My mother died during an asthma attack when I was in my mid-twenties. I grieved and grieved for the loss of both my mother and my best friend. And when I was diagnosed with adult-onset asthma a few years later, I took it very seriously.
That’s when I discovered visualizations and their power to change my body’s or mind’s reaction to something.
I created the following visualization out of my own need to let go of things my mind just wouldn’t shut up about.
Use it for letting go of things you can’t change, for letting go of things you can change but aren’t things you’ll really care about when you’re 100 and looking back on your life, for letting go of the daily little hassles that you don’t want crowding out your joy, for letting go of the things that annoy you in your relationship with your partner or spouse, those things that you know down deep don’t really matter in the grand scheme.
This visualization works best if you can find a quiet spot for a couple of minutes, someplace you won’t be interrupted or disturbed, and a spot in which you can close your eyes.
Ready?
Picture this in your mind’s eye: It’s a sunny, beautiful day, just the perfect temperature. You’re walking on a gravel path with the warmth of the sun on your face, a light breeze moving across your cheek. You hear the birds chirping. You smell the fragrance of nearby flowers. All your senses are alive.

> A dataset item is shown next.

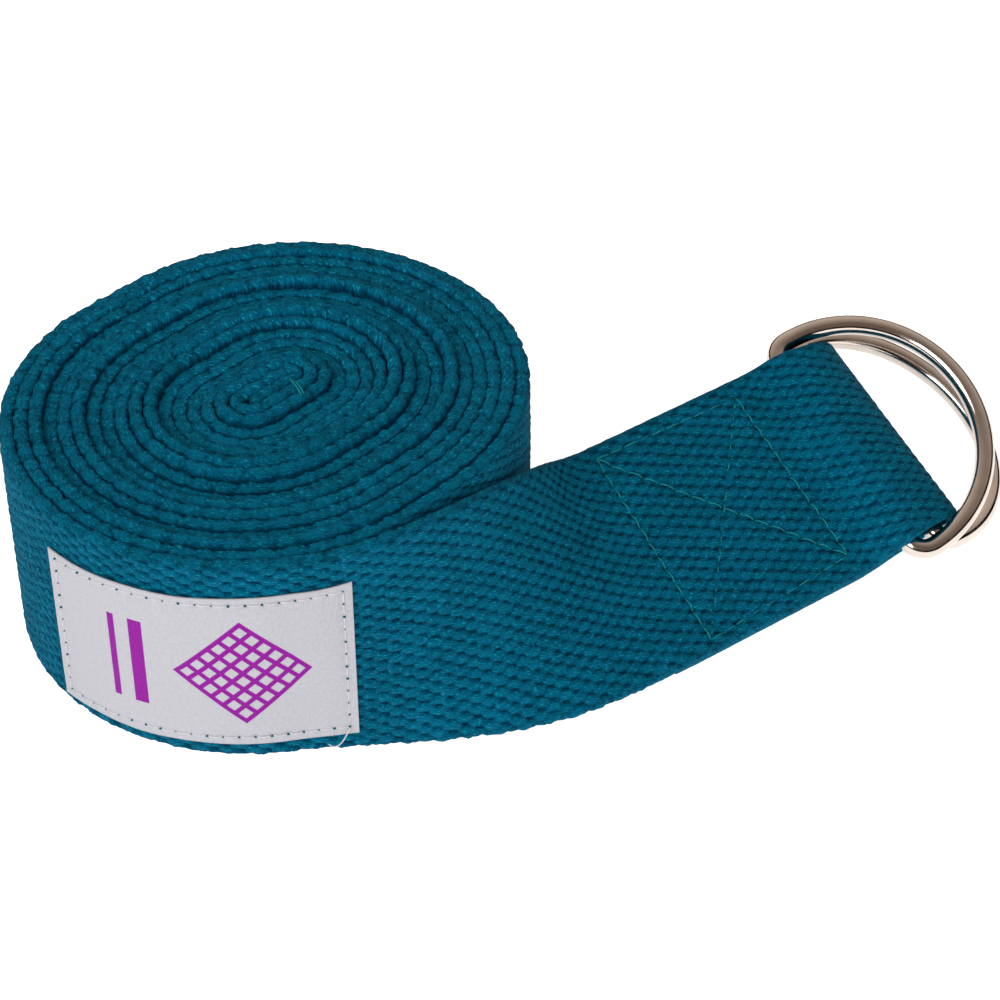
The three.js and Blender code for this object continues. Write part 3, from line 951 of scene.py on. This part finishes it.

You reach a low footbridge extending over a small, slow-moving creek. You walk up on the bridge, which curves upward to an apex over the moving water. Picture the sound your footsteps make on the bridge, the feel of your body moving up a slight hill to the point where the bridge is the highest, just a few feet above the water.
You stand near the waist-high railing at the apex and gaze downstream, watching the water move lazily and recede into the distance. Hear the birds chirping and feel the breeze again.
Cup your hands as though you’re about to receive a gift in them. But today you’re not receiving, you’re giving. In your cupped hands is the memory, the trouble, the problem, the thing you want to let go of. Look down and see it there.
You say good-bye to it, not with venom or sadness, just with clarity. Good-bye. You toss the thing from your cupped hands into the water below. It lands with a slight splash and begins to move away from you in the slow current. You watch it. It bumps for a moment against a submerged rock, then continues downstream. You never take your eyes off of it. You watch it until it reaches the point where the water also disappears from your sight. Good-bye for good, you say.
You raise up your arms and stretch slowly, feeling what it’s like to have a weight off your shoulders. You feel lighter. Then you turn, not looking again at the water, and continue off the far side of bridge, into your future.